Ok, not sure this is where to post this question or not. Anyways, here goes. 

This past fall we put down new hardwood flooring. There is an area underneath the floor that has a 3 or 4 foot gap between the floor and cement "basement" if you can call it that. Yeah, wacky 1970's contemporary architecture.
This past Christmas we had a live tree. Evidently I must have watered it too much a couple of times and some of the wood flooring under it warped or buckled. Hubby is a bit upset. 

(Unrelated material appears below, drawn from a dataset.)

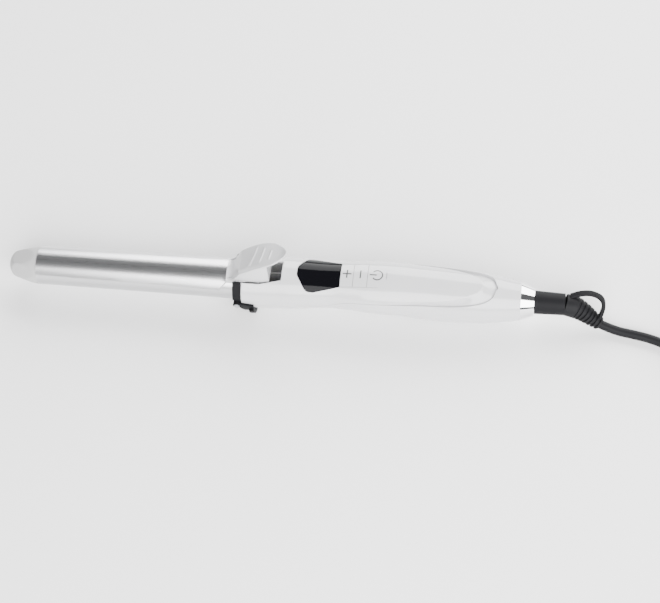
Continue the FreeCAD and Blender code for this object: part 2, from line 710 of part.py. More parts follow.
def make_electrics():
    node("main_board", box("main_board", "board_start", "board_length", "0 - board_half_width",
                           "2 * board_half_width", "board_height", "board_thickness"))
    top = "board_height + board_thickness"
    node("display_module", box("display_module", 203, 19, "0 - 6.5", 13, top, 3.6))
    switches = []
    for name in BUTTONS:
        centre = (BUTTONS[name][0] + BUTTONS[name][1]) / 2
        base = Part.makeBox(5, 5, 1.4, V(centre - 2.5, -2.5, 9.0))
        stud = Part.makeCylinder(1.2, 0.6, V(centre, 0, 10.4))
        switches.append(base.fuse(stud))
    node("tact_switches", feature("tact_switches", Part.makeCompound(switches)))
    node("triac", box("triac", 240, 10, "0 - 5", 10, "board_height - 4.4", 4.4))
    node("fuse", cylinder("fuse", TO_X, "2.2", 9, 226, 5, "board_height - 2.2"))
    node("capacitor", box("capacitor", 212, 12, "0 - 6", 8, "board_height - 8", 8))
    screws = []
    for along, _ in BOARD_SCREWS:
        head = Part.makeCylinder(1.9, 1.2, V(along, 0, size("board_height") - 1.2))
        screws.append(head)
    node("board_screws", feature("board_screws", Part.makeCompound(screws)))
    terminal_start = 198
    heater_end = size("heater_start") + size("heater_length")
    leads, terminals = [], []
    for sign in (-1, 1):
        leads.append(Part.makeCylinder(0.9, terminal_start - heater_end, V(heater_end, sign * 4.2, 5.6),
                                       V(1, 0, 0)))
        terminals.append(Part.makeBox(5, 3.4, size("board_height") - 4,
                                      V(terminal_start, sign * 4.2 - 1.7, 4)))
    node("heater_leads", feature("heater_leads", Part.makeCompound(leads)))
    node("lead_terminals", feature("lead_terminals", Part.makeCompound(terminals)))
    mains = [Part.makeCylinder(0.9, 71, V(261, across, 8.2), V(1, 0, 0)) for across in (-4.6, 4.6)]
    node("mains_leads", feature("mains_leads", Part.makeCompound(mains)))


# Swivel and strain relief

def make_swivel():
    end = "handle_end"
    node("end_ring", turned("end_ring", [
        (end, "8.1"), (f"{end} + ring_length", "8.1"), (f"{end} + ring_length", "ring_rear_radius"),
        (end, "ring_front_radius")]))
    node("swivel_socket", turned("swivel_socket", [
        ("flange_start - 1", "0 + 4"), ("flange_start - 1", "11.2"), ("flange_start + 2", "11.2"),
        (end, "9.8"), (end, "5.6"), ("flange_start + 3.4", "5.6"), ("flange_start + 3.4", "7.5"),
        ("flange_start", "7.5"), ("flange_start", "4")]))
    rings = [turned(f"slip_ring_{number}", [
        (start, "spigot_radius"), (start + 1.2, "spigot_radius"),
        (start + 1.2, "spigot_radius + slip_ring_height"), (start, "spigot_radius + slip_ring_height")])
        for number, start in enumerate((337.4, 339.6))]
    slip_rings = doc.addObject("Part::Compound", "slip_rings")
    slip_rings.Links = rings
    node("slip_rings", slip_rings)
    cup_start = f"{end} + ring_length + 0.3"
    node("swivel_cup", turned("swivel_cup", [
        ("flange_start + 0.3", "0"), ("flange_start + 0.3", "flange_radius"),
        ("flange_start + 3.1", "flange_radius"), ("flange_start + 3.1", "spigot_radius"),
        (cup_start, "spigot_radius"), (cup_start, "cup_front_radius"),
        ("cup_end", "cup_rear_radius"), ("cup_end", "0")]))


# Cord, laid on the surface: a free stretch, a tied hank, and a tail with the plug

CORD_ROUTE = [(394.3, -6.0, -11.6), (404.0, -8.7, -14.2), (417.0, -10.6, -14.2),
              (431.0, -13.6, -14.2), (446.0, -20.4, -14.2), (463.0, -26.6, -14.2),
              (480.0, -30.0, -14.2)]

# The tail's points run from the end of the hank's straight sides and from its middle line.
TAIL_ROUTE = [(-16.0, -24.0, -2.2), (5.0, -24.0, -2.2), (23.0, -21.0, -5.4), (39.0, -14.5, -10.2),
              (54.0, -9.0, -10.2)]
PLUG_ACROSS = -9

RELIEF = [(370.6, 0.0, 0.0), (376.5, -0.6, -1.2), (382.5, -2.0, -4.2), (388.4, -3.9, -8.2),
          (394.3, -6.0, -11.6)]
RELIEF_RADII = [7.1, 7.3, 6.6, 5.5, 4.4]


def make_strain_relief():
    centres = [V(*point) for point in RELIEF]
    curve = Part.BSplineCurve()
    leaving = V(*CORD_ROUTE[1]) - V(*CORD_ROUTE[0])
    leaving.normalize()
    curve.interpolate(Points=centres, InitialTangent=V(1, 0, 0), FinalTangent=leaving)
    rings = []
    for centre, radius in zip(centres, RELIEF_RADII):
        tangent = curve.tangent(curve.parameter(centre))[0]
        rings.append(Part.Wire([Part.Circle(centre, tangent, radius).toShape()]))
    relief = Part.makeLoft(rings, True)
    # The hang loop is a flat strap from the collar end, over the relief and down to its tip.
    path = [V(374.0, 3.0, 6.0), V(380.5, 4.6, 7.6), V(387.0, 5.2, 7.4), V(393.0, 4.0, 5.0),
            V(395.4, 0.8, 0.4), V(393.6, -4.0, -7.9)]
    strap_curve = Part.BSplineCurve()
    strap_curve.interpolate(path)
    start_tangent = strap_curve.tangent(0)[0]
    ring = Part.Wire([Part.Circle(path[0], start_tangent, 1.9).toShape()])
    strap = Part.Wire([strap_curve.toShape()]).makePipeShell([ring], True, True)
    whole = relief.fuse(strap)
    cup_side = Part.makeBox(20, 40, 40, V(350.6, -20, -20))
    whole = whole.cut(cup_side)
    node("strain_relief", feature("strain_relief", whole))
    return whole


def rounded_path(points):
    """Straight runs joined by arcs as large as the runs allow, and the arcs' radii."""
    corners = [V(*point) for point in points]
    edges, radii = [], []
    start = corners[0]
    for before, corner, after in zip(corners, corners[1:], corners[2:]):
        back = before - corner
        ahead = after - corner
        turn = math.pi - back.getAngle(ahead)
        reach = 0.45 * min(back.Length, ahead.Length)
        radii.append(reach / math.tan(turn / 2))
        back.normalize()
        ahead.normalize()
        first = corner + back * reach
        last = corner + ahead * reach
        middle_direction = back + ahead
        middle_direction.normalize()
        gap = radii[-1] / math.cos(turn / 2) - radii[-1]
        edges.append(Part.LineSegment(start, first).toShape())
        edges.append(Part.Arc(first, corner + middle_direction * gap, last).toShape())
        start = last
    edges.append(Part.LineSegment(start, corners[-1]).toShape())
    return Part.Wire(edges), radii


def tube(name, points, radius):
    path, radii = rounded_path(points)
    direction = V(*points[1]) - V(*points[0])
    ring = Part.Wire([Part.Circle(V(*points[0]), direction, radius).toShape()])
    solid = path.makePipeShell([ring], True, False)
    print(name, "radii", [round(value, 1) for value in radii],
          "volume", round(solid.Volume), "section times length", round(math.pi * radius ** 2 * path.Length))
    return solid


def racetrack(radius, up, height):
    """A solid with two straight sides and two half-round ends, seen from above."""
    centre_y = size("hank_across")
    first = size("hank_start") + size("hank_turn_radius") + size("hank_columns") * size("cord_radius")
    last = first + size("hank_straight")
    middle = Part.makeBox(last - first, 2 * radius, height, V(first, centre_y - radius, up))
    ends = [Part.makeCylinder(radius, height, V(along, centre_y, up)) for along in (first, last)]
    return middle.fuse(ends).removeSplitter()


def make_cord(relief):
    floor = -size("axis_height")
    cord = size("cord_radius")
    spread = size("hank_columns") * cord
    height = size("hank_layers") * 2 * cord
    middle = size("hank_turn_radius")
    tie = size("tie_thickness")
    outer = racetrack(middle + spread, floor, height)
    hank = outer.cut(racetrack(middle - spread, floor - 1, height + 2))
    strap_start = size("hank_start") + middle + spread + size("hank_straight") / 2 - size("tie_width") / 2
    groove = Part.makeBox(size("tie_width") + 0.6, 80, tie + 0.1, V(strap_start - 0.3, -50, floor - 0.05))
    hank = hank.cut(groove)
    node("cord_hank", feature("cord_hank", hank))
    solid = tube("cord", CORD_ROUTE, cord).cut(outer).cut(relief)
    node("cord", feature("cord", solid))
    half = middle + spread
    across = size("hank_across")
    band = Part.makeBox(size("tie_width"), 2 * (half + tie), height + 2 * tie,
                        V(strap_start, across - half - tie, floor))
    hole = Part.makeBox(size("tie_width"), 2 * half, height, V(strap_start, across - half, floor + tie))
    band = band.cut(hole)
    node("cord_tie", feature("cord_tie", band.cut(hank)))
    last = size("hank_start") + middle + spread + size("hank_straight")
    tail_points = [(last + along, across + aside, up) for along, aside, up in TAIL_ROUTE]
    plug = tail_points[-1][0] + 6
    across += PLUG_ACROSS
    axis_up = tail_points[-1][2]
    plug_solid = plug_shape(plug, across, axis_up)
    node("plug_body", feature("plug_body", plug_solid))
    tail = tube("cord_tail", tail_points, cord).cut(outer).cut(plug_solid)
    tail = max(tail.Solids, key=lambda piece: piece.Volume)
    node("cord_tail", feature("cord_tail", tail))
    spacing = size("prong_spacing") / 2
    prongs = []
    for sign in (-1, 1):
        base = V(plug + size("plug_length"), across + sign * spacing, axis_up)
        prongs.append(Part.makeCylinder(size("prong_radius"), size("prong_length"), base, V(1, 0, 0)))
    node("plug_pins", feature("plug_pins", Part.makeCompound(prongs)))


def plug_shape(start, across, up):
    """A flat two-pin plug: a boot that grows from the cord into a flat rounded body."""
    half = size("plug_half_width")
    low = size("plug_thickness") / 2
    stations = [(-6, 4.2, 4.2), (8, 5.5, 5.0), (18, 11.0, low - 0.6), (26, half - 0.6, low), (36, half, low)]
    wires = []
    for along, wide, tall in stations:
        centre = V(start + along, across, up)
        if wide > tall:
            oval = Part.Ellipse(centre + V(0, wide, 0), centre + V(0, 0, tall), centre)
        else:
            oval = Part.Circle(centre, V(1, 0, 0), wide)
        wires.append(Part.Wire([oval.toShape()]))
    return Part.makeLoft(wires, True)


def export():
    doc.recompute()
    for thing in doc.Objects:
        if {"Invalid", "Error"} & set(thing.State):
            raise RuntimeError(f"{thing.Name}: {thing.State}")
    for name, thing in NODES.items():
        if thing.Shape.isNull() or not thing.Shape.isValid():
            raise RuntimeError(f"{name}: the shape is null or not valid")
    os.makedirs("parts", exist_ok=True)
    for name, thing in NODES.items():
        thing.Shape.exportStep(f"parts/{name}.step")
        box_of = thing.Shape.BoundBox
        print(f"{name:20s} solids {len(thing.Shape.Solids)} volume {thing.Shape.Volume:9.1f} "
              f"z {box_of.ZMin:7.2f} {box_of.ZMax:7.2f} x {box_of.XMin:7.1f} {box_of.XMax:7.1f}")


make_heated_end()
make_collar()
make_clamp_hinge()
make_clamp_spring()
make_lever(make_blade())
make_stand()
make_handle()
make_electrics()
make_swivel()
make_cord(make_strain_relief())
export()
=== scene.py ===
import json
import math

import bmesh
import bpy
from mathutils import Matrix, Vector

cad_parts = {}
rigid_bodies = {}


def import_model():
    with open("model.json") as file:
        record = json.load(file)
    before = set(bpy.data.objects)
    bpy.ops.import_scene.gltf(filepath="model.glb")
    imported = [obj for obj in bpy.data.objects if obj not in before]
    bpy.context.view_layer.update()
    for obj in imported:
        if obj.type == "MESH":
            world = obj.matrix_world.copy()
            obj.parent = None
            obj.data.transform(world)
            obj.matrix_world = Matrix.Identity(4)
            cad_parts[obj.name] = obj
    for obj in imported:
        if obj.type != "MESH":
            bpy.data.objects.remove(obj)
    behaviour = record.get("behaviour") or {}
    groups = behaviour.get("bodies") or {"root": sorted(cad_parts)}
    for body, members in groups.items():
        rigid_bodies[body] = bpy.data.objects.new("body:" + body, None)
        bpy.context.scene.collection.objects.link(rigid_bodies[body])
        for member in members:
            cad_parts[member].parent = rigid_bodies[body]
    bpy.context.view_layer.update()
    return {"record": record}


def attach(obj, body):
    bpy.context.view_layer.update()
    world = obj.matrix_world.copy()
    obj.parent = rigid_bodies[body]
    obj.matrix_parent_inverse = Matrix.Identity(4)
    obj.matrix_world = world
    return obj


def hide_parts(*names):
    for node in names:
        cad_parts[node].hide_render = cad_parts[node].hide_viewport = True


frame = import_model()

# Places are written as (along, across, up) in millimetres: along from the nose of the cool
# tip, across and up from the barrel's axis. point() turns them into the frame's metres.

MM = 0.001
MIDDLE = 185.5
AXIS_UP = 17.2


def point(along, across, up):
    return Vector(((along - MIDDLE) * MM, across * MM, (up + AXIS_UP) * MM))


# Materials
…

Is there anyway to unbuckle the flooring? I know in my parents' home the wood flooring that is directly above the dirt "basement" warps and unwarps due to humidity in the ground. Do we just let it dry out? Am I stuck with him being upset about that forever?


----------



## laurafergie (May 5, 2010)

You can try letting it dry out a few weeks. Have a fan blowing in the area to help things along. If the floor doesn't move by then, you are out of luck. (I hate to tell you, it's probably permanent)


----------



## Helena (May 10, 2002)

Don't beat yourself up about it. I have a very old farm house and my floors are uneven in many rooms. Although, my wood floors are in good shape and I wash them with soap and water frequently too. I know I have seen people cut the damaged wood out and replace it to make it flat again. Check into a lumber yard store and ask them about it.


----------



## Helena (May 10, 2002)

Our floor actually corrects itself when the wood stoves goes on in the basement.


----------